Question & Answer

The value of ${}^{\text{n}}{{\text{C}}_{\text{n}}}$ can be also written as:
A. n
B. 0
C. 1
D. n!

ANSWER Verified Verified
Hint: In order to get the right answer we need to expand ${}^{\text{n}}{{\text{C}}_{\text{n}}}$. As we know ${}^{\text{a}}{{\text{C}}_{\text{b}}}{\text{ = }}\dfrac{{{\text{a!}}}}{{{\text{b!(a - b)!}}}}$. Using the same formula in the given term you will get the right answer.
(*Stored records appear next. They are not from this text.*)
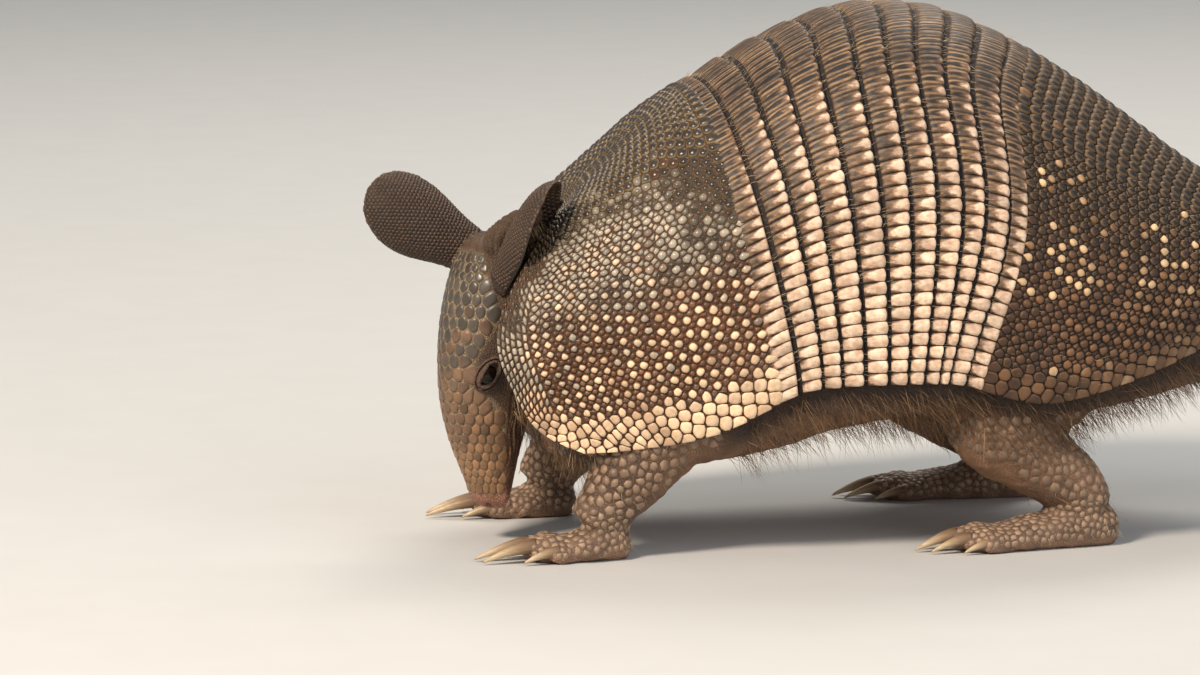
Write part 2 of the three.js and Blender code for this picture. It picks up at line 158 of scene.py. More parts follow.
def shell_point(u, v, depth=0.0):
    """A point of the shell at station u, and v from -1 to 1 by angle round the section."""
    u, v = np.broadcast_arrays(np.asarray(u, float), np.asarray(v, float))
    angle = np.abs(v) * ARCH
    drop = (1 - np.cos(angle)) / (1 - math.cos(ARCH))
    ridge_z = along(SHELL["ridge_z"], u) - depth
    wide = along(SHELL["width"], u) - depth
    ridge, shoulder, flank, edge = (along(SHELL[k], u) for k in ("ridge_x", "shoulder_x", "flank_x", "edge_x"))
    x = along(np.stack([shoulder, ridge, shoulder, flank, edge]), 1 + 3 * np.abs(v))
    y = np.sign(v) * wide * np.abs(np.sin(angle)) ** SQUARE
    return np.stack([x, y, ridge_z + (along(SHELL["edge_z"], u) - ridge_z) * drop], -1)


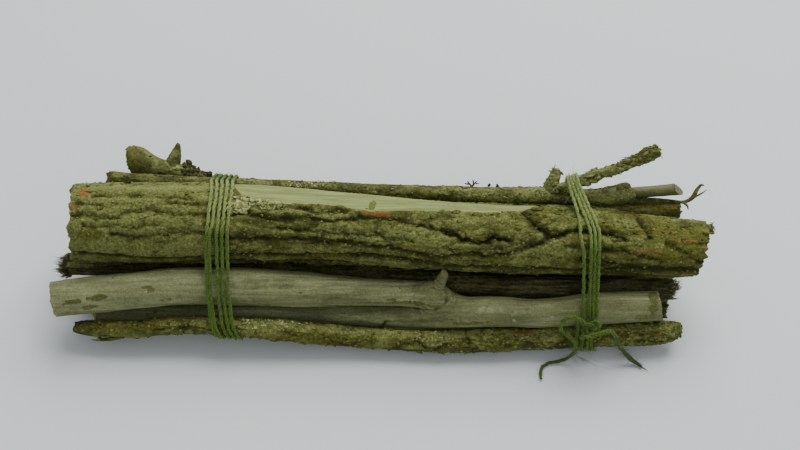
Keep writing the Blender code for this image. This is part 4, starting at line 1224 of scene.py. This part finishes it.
crumb_dice = np.random.default_rng(77)
crumb_x = crumb_dice.uniform(-69, -58, 60)
crumb_line = smooth_route(KNOBBLY_ROUTE, 0.5)
crumb_y = np.interp(crumb_x, crumb_line[:, 0], crumb_line[:, 1])
crumb_z = np.interp(crumb_x, crumb_line[:, 0], crumb_line[:, 2])
crumb_turn = np.radians(crumb_dice.uniform(35, 125, 60))
crumb_out = np.stack([0 * crumb_turn, np.cos(crumb_turn), np.sin(crumb_turn)], axis=1)
crumbs = np.stack([crumb_x, crumb_y, crumb_z], axis=1) + crumb_out * crumb_dice.uniform(2.6, 3.6, (60, 1))
crumb_sizes = crumb_dice.uniform(0.45, 1.0, (60, 1)) * np.array([1.1, 0.9, 0.8])
buds = np.array([(-67.0, 37.3, 31.0), (-59.8, 33.4, 29.6), (-63.9, 35.6, 29.9), (35.6, 21.4, 37.4), (38.4, 21.0, 37.5)])
bud_sizes = np.array([1.2, 1.15, 0.8, 0.55, 0.6])[:, None] * np.array([1.0, 0.95, 1.0])
up_way = np.tile([0.0, 0.5, 0.85], (5, 1))
sprig = [
    spike([(29.8, 21.0, 35.8, 0.4), (29.6, 21.9, 36.6, 0.36), (28.4, 23.0, 37.6, 0.24)], 301),
    spike([(29.7, 21.6, 36.4, 0.36), (30.6, 22.3, 36.9, 0.34), (31.6, 23.0, 37.6, 0.24)], 302),
    spike([(29.2, 22.3, 37.0, 0.3), (28.4, 22.4, 36.9, 0.28), (27.5, 22.6, 37.1, 0.2)], 303),
    spike([(30.5, 22.2, 36.9, 0.3), (30.4, 22.8, 37.6, 0.28), (30.2, 23.2, 38.2, 0.2)], 304),
    spike([(31.0, 22.6, 37.2, 0.3), (31.7, 22.4, 37.0, 0.28), (32.4, 22.5, 37.2, 0.2)], 305),
]
dark_bits = [lumps(crumbs, crumb_out, crumb_sizes, 310, 0.5, {"raised": 0.3}), lumps(buds, up_way, bud_sizes, 311, 0.1), *sprig]
make_piece("buds_and_crumbs", dark_bits, DARK_BARK, "dark_bark")

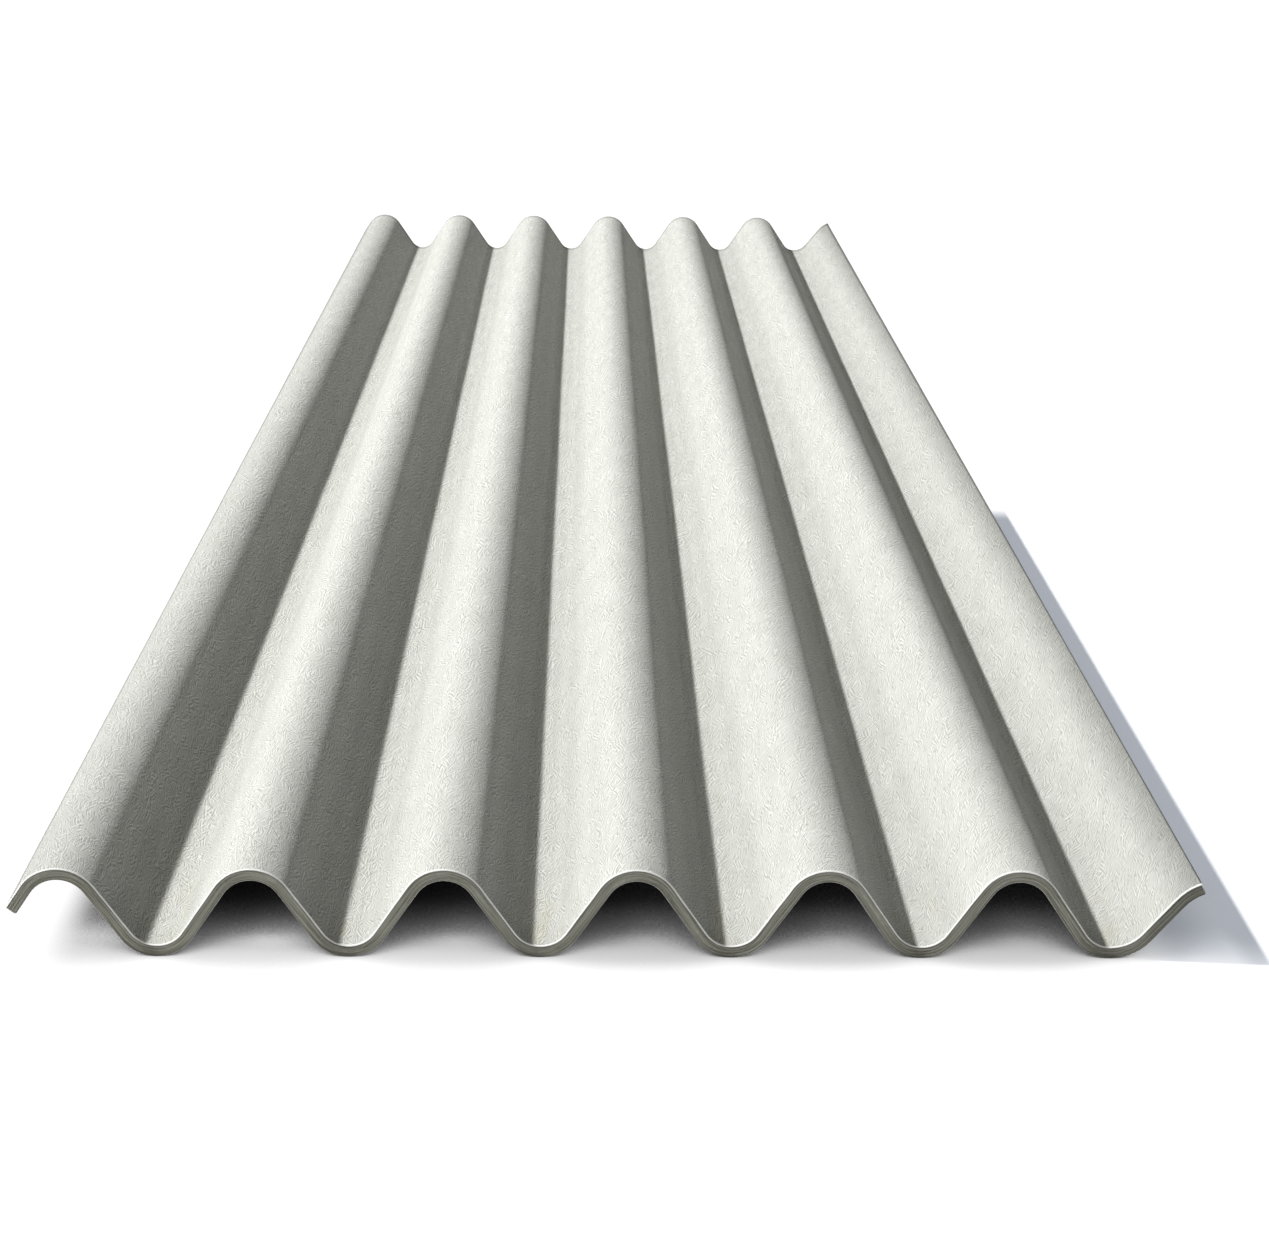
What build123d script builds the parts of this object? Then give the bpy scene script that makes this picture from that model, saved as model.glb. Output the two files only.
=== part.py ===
from build123d import *
import os
from math import asin, atan2, cos, degrees, hypot, radians, sin

# Corrugated asbestos cement sheet: one moulded piece, lying as it lies on a roof.
# X is its width, across the corrugations. Y is its length, along them. Z is up.
# The origin is the middle of the floor under the sheet: the troughs stand on Z = 0.

# Driving dimensions in millimetres and degrees

sheet_length = 3050.0
sheet_thickness = 9.5

# The corrugation, measured on the upper surface from trough to crest
pitch = 146.0
wave_height = 64.0
crest_radius = 33.5
trough_radius = 23.0
full_crests = 6

# The covering edge stops partway down the left flank, and laps over the next sheet
covering_reach = 40.0

# The covered edge rises on the right in a lower, softer wave that slips under the next sheet
covered_height = 54.0
covered_trough_radius = 30.0
covered_crest_radius = 44.0
covered_flank_angle = 51.0
covered_lip_angle = 20.0

# Straight flank that touches a crest arc and a trough arc

half_pitch = pitch / 2
arc_centre_rise = wave_height - crest_radius - trough_radius
arc_centre_distance = hypot(half_pitch, arc_centre_rise)
arc_centre_slope = degrees(atan2(arc_centre_rise, half_pitch))
flank_turn = degrees(asin((crest_radius + trough_radius) / arc_centre_distance))
flank_angle = flank_turn + arc_centre_slope
flank_sine = sin(radians(flank_angle))
flank_cosine = cos(radians(flank_angle))
flank_length = (half_pitch - (crest_radius + trough_radius) * flank_sine) / flank_cosine

# Covering edge: what is left of the flank beyond the first crest

covering_flank_length = (covering_reach - crest_radius * flank_sine) / flank_cosine
covering_drop = crest_radius * (1 - flank_cosine) + covering_flank_length * flank_sine

# Covered edge: its own trough arc, flank and crest arc

covered_sine = sin(radians(covered_flank_angle))
covered_cosine = cos(radians(covered_flank_angle))
lip_sine = sin(radians(covered_lip_angle))
lip_cosine = cos(radians(covered_lip_angle))
covered_trough_rise = covered_trough_radius * (1 - covered_cosine)
covered_crest_rise = covered_crest_radius * (lip_cosine - covered_cosine)
covered_flank_length = (covered_height - covered_trough_rise - covered_crest_rise) / covered_sine
covered_reach = (
    covered_trough_radius * covered_sine
    + covered_flank_length * covered_cosine
    + covered_crest_radius * (covered_sine - lip_sine)
)

# Both side edges are cut square to the surface, so the lip's lower corner stands out furthest

crest_span = (full_crests - 1) * pitch
sheet_width = covering_reach + crest_span + half_pitch + covered_reach + sheet_thickness * lip_sine
left_edge_height = sheet_thickness + wave_height - covering_drop


def straight_on(path, length):
    """Continue the section from the end of path, straight on in its own direction."""
    return PolarLine(path @ 1, length, direction=path % 1)


def turn(path, radius, angle):
    """Continue the section from the end of path round an arc, to the left when angle is positive."""
    return JernArc(path @ 1, path % 1, radius, angle)


with BuildPart() as corrugated_sheet:
    with BuildSketch(Plane.XZ):
        with BuildLine():
            edge_start = (-sheet_width / 2, left_edge_height)
            flank = PolarLine(edge_start, covering_flank_length, flank_angle)
            for crest in range(full_crests):
                crest_arc = turn(flank, crest_radius, -2 * flank_angle)
                falling_flank = straight_on(crest_arc, flank_length)
                if crest < full_crests - 1:
                    trough_arc = turn(falling_flank, trough_radius, 2 * flank_angle)
                    flank = straight_on(trough_arc, flank_length)
            last_trough = turn(falling_flank, trough_radius, flank_angle)
            covered_trough = turn(last_trough, covered_trough_radius, covered_flank_angle)
            covered_flank = straight_on(covered_trough, covered_flank_length)
            lip_turn = covered_lip_angle - covered_flank_angle
            turn(covered_flank, covered_crest_radius, lip_turn)
            offset(amount=sheet_thickness, side=Side.RIGHT)
        make_face()
    extrude(amount=sheet_length / 2, both=True)

corrugated_sheet.part.label = "corrugated_sheet"

os.makedirs("parts", exist_ok=True)
export_step(corrugated_sheet.part, "parts/corrugated_sheet.step")
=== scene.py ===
from math import asin, atan2, ceil, cos, e, hypot, pi, radians, sin, tan

import bpy
import numpy as np
from mathutils import Matrix, Vector, noise


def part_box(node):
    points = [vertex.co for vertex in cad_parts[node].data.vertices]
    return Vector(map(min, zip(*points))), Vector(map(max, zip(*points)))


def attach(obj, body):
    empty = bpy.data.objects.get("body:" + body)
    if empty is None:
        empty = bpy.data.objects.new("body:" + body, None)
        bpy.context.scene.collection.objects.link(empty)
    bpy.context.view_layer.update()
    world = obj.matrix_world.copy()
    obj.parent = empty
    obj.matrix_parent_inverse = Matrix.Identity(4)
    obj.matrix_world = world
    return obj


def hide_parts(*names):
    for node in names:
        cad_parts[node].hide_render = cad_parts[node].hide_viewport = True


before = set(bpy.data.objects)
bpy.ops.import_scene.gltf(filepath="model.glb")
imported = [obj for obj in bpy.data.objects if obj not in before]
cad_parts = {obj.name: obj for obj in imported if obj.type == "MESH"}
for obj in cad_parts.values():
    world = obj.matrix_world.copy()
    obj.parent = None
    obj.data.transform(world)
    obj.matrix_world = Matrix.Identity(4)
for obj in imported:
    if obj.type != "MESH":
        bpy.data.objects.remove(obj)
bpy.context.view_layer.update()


# The corrugated sheet is one piece of asbestos cement, laid up wet in thin plies, pressed
# between felts over a corrugated former and cured. Its two ends are sawn square and its two
# long edges are trimmed square to the surface. It lies on its troughs.

sheet_low, sheet_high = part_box("corrugated_sheet")
sheet_thickness = 0.0095
pitch = 0.146
wave_height = 0.064
crest_radius = 0.0335
trough_radius = 0.023
full_crests = 6
covering_reach = 0.040
covered_height = 0.054
covered_trough_radius = 0.030
covered_crest_radius = 0.044
covered_flank_angle = radians(51)
covered_lip_angle = radians(20)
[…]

Complete step-by-step answer:
The given term is ${}^{\text{n}}{{\text{C}}_{\text{n}}}$.
We know that ${}^{\text{a}}{{\text{C}}_{\text{b}}}{\text{ = }}\dfrac{{{\text{a!}}}}{{{\text{b!(a - b)!}}}}$.
So, we can say that:
$ \Rightarrow {}^{\text{n}}{{\text{C}}_{\text{n}}}{\text{ = }}\dfrac{{{\text{n!}}}}{{{\text{n!(n - n)!}}}}{\text{ = }}\dfrac{{{\text{n!}}}}{{{\text{n!(0)!}}}}{\text{ = }}\dfrac{{{\text{n!}}}}{{{\text{n!}}}}{\text{ = 1}}$ (As 0! = 1)
Hence, we come to know that ${}^{\text{n}}{{\text{C}}_{\text{n}}}$= 1.
So, the correct option is C.

Note: To solve this problem we just have to us the formula ${}^{\text{a}}{{\text{C}}_{\text{b}}}{\text{ = }}\dfrac{{{\text{a!}}}}{{{\text{b!(a - b)!}}}}$ knowing that 0! is 1 always and it is always applicable that if the same number terms are present on the above of C and below of C then its value is always 1. Knowing these things you will always get the right answer.